As someone who was unaware of what really goes into being a drag queen, this was really insightful. The amount of wigs, make up, costumes, and squeezing yourself into bodysuits it takes, like Opera says in the film ‘Drag is expensive’, it is indeed expensive and looks exhausting too but I am sure it’s all worth it when she hits the stage and just becomes this magnetic persona. The documentary shows her family laughing and smiling with her but it is after a rocky journey of not talking and taking time to accept their son. None of Opera Tang’s siblings are shown in the documentary though as she said they could face backlash in their career simply by being related to a queer person.
Her grandmother is the most liberal of them all though. She accepts her as a drag queen and the fact that she has a boyfriend. She cooks a delicious Chinese meal, attends Pink Dot and holds posters in support. She is more than 90 years old but she is so young and innocent at heart. She lets Opera give her a makeover in a traditional Chinese outfit and with some drag make up she goes back to her days of youth. She is a master at sewing and she has clearly passed down those talents to Opera because she makes most of her drag outfits by herself and they’re ramp worthy to say the least.
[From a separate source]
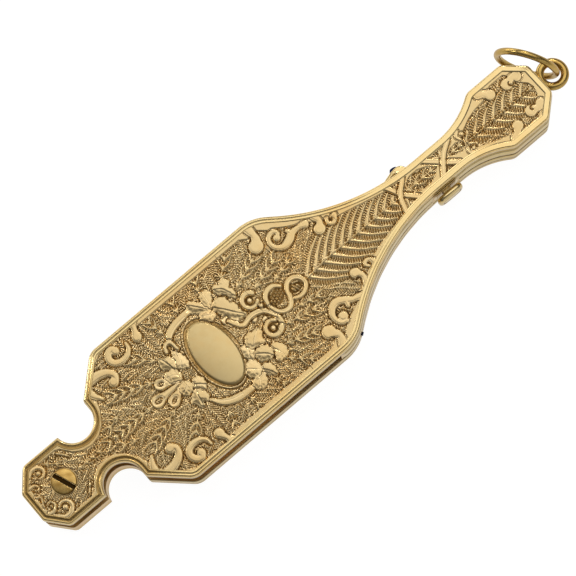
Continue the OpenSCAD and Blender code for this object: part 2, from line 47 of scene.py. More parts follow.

But behind all her stunning outfits, she keeps her army uniform hidden somewhere at the back of her closet. Singapore has mandatory military service for men who are above the age of 18 and in the documentary, Opera is seen fulfilling that duty as well in the non drag self. Buzz cut, no nails, no make up, just completely opposite from the real personality and it’s conflicting for her to do that as the military also considers being queer as a ‘problem’ and she boldly writes in her form ‘ if you find being queer a problem then you are the problem.’ She and her drag friend Kiki tell us how hard it has been for them and how they are each other’s chosen families through a heart warming conversation in the film.
Opera is a faithful child, a dutiful citizen, a perpetual church goer, a supportive partner and most importantly a vivacious drag queen and the documentary does justice to each role that she plays. She only and only has love to give and it’s a shame that society fails to see her for the gem that she is. You might not relate to her when she is performing on stage but you will most definitely relate to her as a down to earth Asian who loves food, family and dreams of the perfect wedding dress. You will go into this film not knowing what to expect but come out educated and knowing more about not only the drag world but also how different cultures function.
Lei Yuan Bin’s Baby Queen had its Indian premiere at The Kashish Film Festival this year!